TASK: Take the lines from the beginning of the data below through the line holding "CORNER_ROUND = 0.0025" and return exactly those.

SUPPLIED DATA:
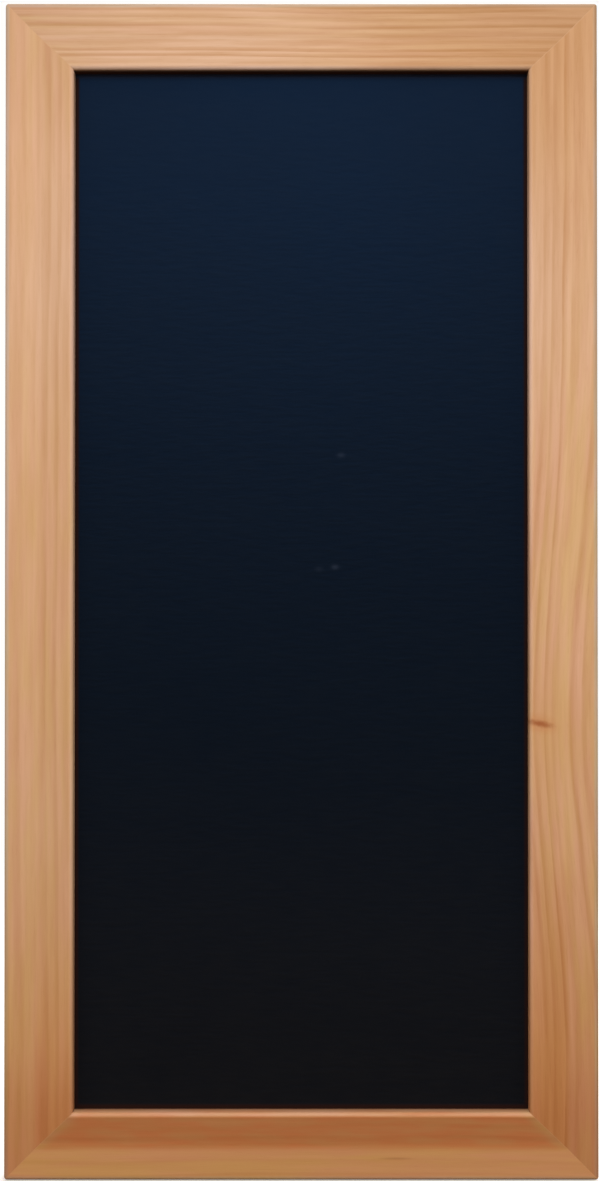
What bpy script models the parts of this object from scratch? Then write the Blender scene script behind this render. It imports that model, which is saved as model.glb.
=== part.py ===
"""Wall chalkboard: a dark writing panel in a mitred pine frame that hangs on two D-rings.

Metres, +Z up, +X to the right of someone who faces the board, the front towards -Y.
The origin is on the wall, midway between the two nails that the rings hang on.
"""

import math

import bmesh
import bpy
from mathutils import Matrix, Vector

# Frame, outside
FRAME_WIDTH = 0.300
FRAME_HEIGHT = 0.595
HANG_DROP = 0.060  # from the frame's top edge down to the nails
CORNER_ROUND = 0.0025  # outer corners, sanded after gluing

# Moulding section: depths are measured from the frame's back, widths from its outer edge
RAIL_WIDTH = 0.0353
BAND_WIDTH = 0.0173  # flat outer band, as far as the point where the slope would meet it
BAND_DEPTH = 0.0140
CREST_RISE = 0.0059  # from the band to the sight edge's corner, as it would be before rounding
COVE_RADIUS = 0.0180  # soft hollow between band and slope
CREST_ROUND = 0.0019
EDGE_ROUND = 0.0018
BACK_ROUND = 0.0006
REBATE_WIDTH = 0.0078
REBATE_DEPTH = 0.0110

# Clearances
SEAT_GAP = 0.0003  # between pieces that rest on each other
PANEL_CLEARANCE = 0.0010  # round the panel, in the rebate
SLOT_OVERRUN = 0.0010  # how far a cut starts outside the wood

# Writing panel
PANEL_THICKNESS = 0.0030
PANEL_ARRIS = 0.0003

# Panel points: thin darts driven into the rebate's wall, over the panel's back
POINT_LENGTH = 0.0140
POINT_WIDTH = 0.0060
POINT_THICKNESS = 0.0006
POINT_BITE = 0.0060  # how much of the length is in the wood
POINT_TIP = 0.0025  # length of the sharpened end
POINTS_PER_STILE = 3
POINTS_PER_RAIL = 2

# Corner nails: V-shaped, pressed in from behind across each mitre
NAIL_LEG = 0.0050
NAIL_LIP = 0.0010  # turned end of a leg
NAIL_OPENING = math.radians(100)
NAIL_THICKNESS = 0.0006
NAIL_HEIGHT = 0.0070
NAILS_PER_MITRE = 2

# Hangers
STRAP_WIDTH = 0.0095
STRAP_THICKNESS = 0.0007
STRAP_FOLD_GAP = 0.0002  # between the strap's two layers
STRAP_BEND = 0.0012  # bend that brings the upper layer down on the lower one
RING_WIRE = 0.0018
RING_PLAY = 0.0010  # between the strap's edge and the inside of the ring, each side
RING_BEND = 0.0015
RING_SIDE = 0.00325  # straight side between the bend and the bow

# Hanger screws
SCREW_HEAD = 0.0066
SCREW_HEAD_HEIGHT = 0.0018
SCREW_RIM = 0.0006  # straight side of the head, under its crown
SCREW_SHANK = 0.0030
SCREW_LENGTH = 0.0120
SCREW_POINT = 0.0030  # length of the tapered end
SCREW_SLOT = 0.0008
SCREW_SLOT_DEPTH = 0.0009
SCREW_SLOT_SPAN = 0.0040

# Bumpers
BUMPER_DIAMETER = 0.0090
BUMPER_HEIGHT = 0.0042
BUMPER_ROUND = 0.0012
BUMPER_INSET = 0.0500  # from the frame's side edge to the bumper's centre

# Facets
ARC_STEP = math.radians(7.5)
ARC_LEAST = 8
ROUND_SIDES = 32
WIRE_RESOLUTION = 3
SMOOTH_BELOW = math.radians(32)
MERGE_BELOW = 0.000001

# Derived places, in the frame's own plane: x to the right, y up, z forward from the frame's back
BACK_TO_WALL = SEAT_GAP + BUMPER_HEIGHT
TOP = HANG_DROP
BOTTOM = HANG_DROP - FRAME_HEIGHT
MIDDLE = (TOP + BOTTOM) / 2
CREST_DEPTH = BAND_DEPTH + CREST_RISE
BACK_FLAT = RAIL_WIDTH - REBATE_WIDTH
OPENING_WIDTH = FRAME_WIDTH - 2 * RAIL_WIDTH
OPENING_HEIGHT = FRAME_HEIGHT - 2 * RAIL_WIDTH
PANEL_FRONT = REBATE_DEPTH - SEAT_GAP
PANEL_BACK = PANEL_FRONT - PANEL_THICKNESS
POINT_FRONT = PANEL_BACK - SEAT_GAP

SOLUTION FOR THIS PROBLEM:
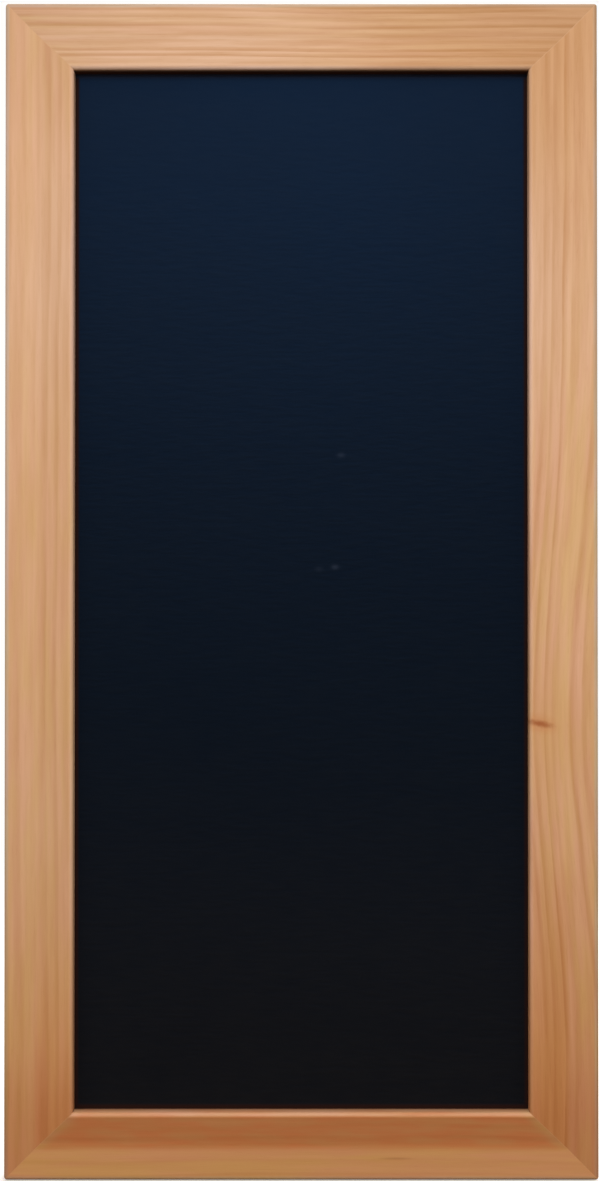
What bpy script models the parts of this object from scratch? Then write the Blender scene script behind this render. It imports that model, which is saved as model.glb.
=== part.py ===
"""Wall chalkboard: a dark writing panel in a mitred pine frame that hangs on two D-rings.

Metres, +Z up, +X to the right of someone who faces the board, the front towards -Y.
The origin is on the wall, midway between the two nails that the rings hang on.
"""

import math

import bmesh
import bpy
from mathutils import Matrix, Vector

# Frame, outside
FRAME_WIDTH = 0.300
FRAME_HEIGHT = 0.595
HANG_DROP = 0.060  # from the frame's top edge down to the nails
CORNER_ROUND = 0.0025  # outer corners, sanded after gluing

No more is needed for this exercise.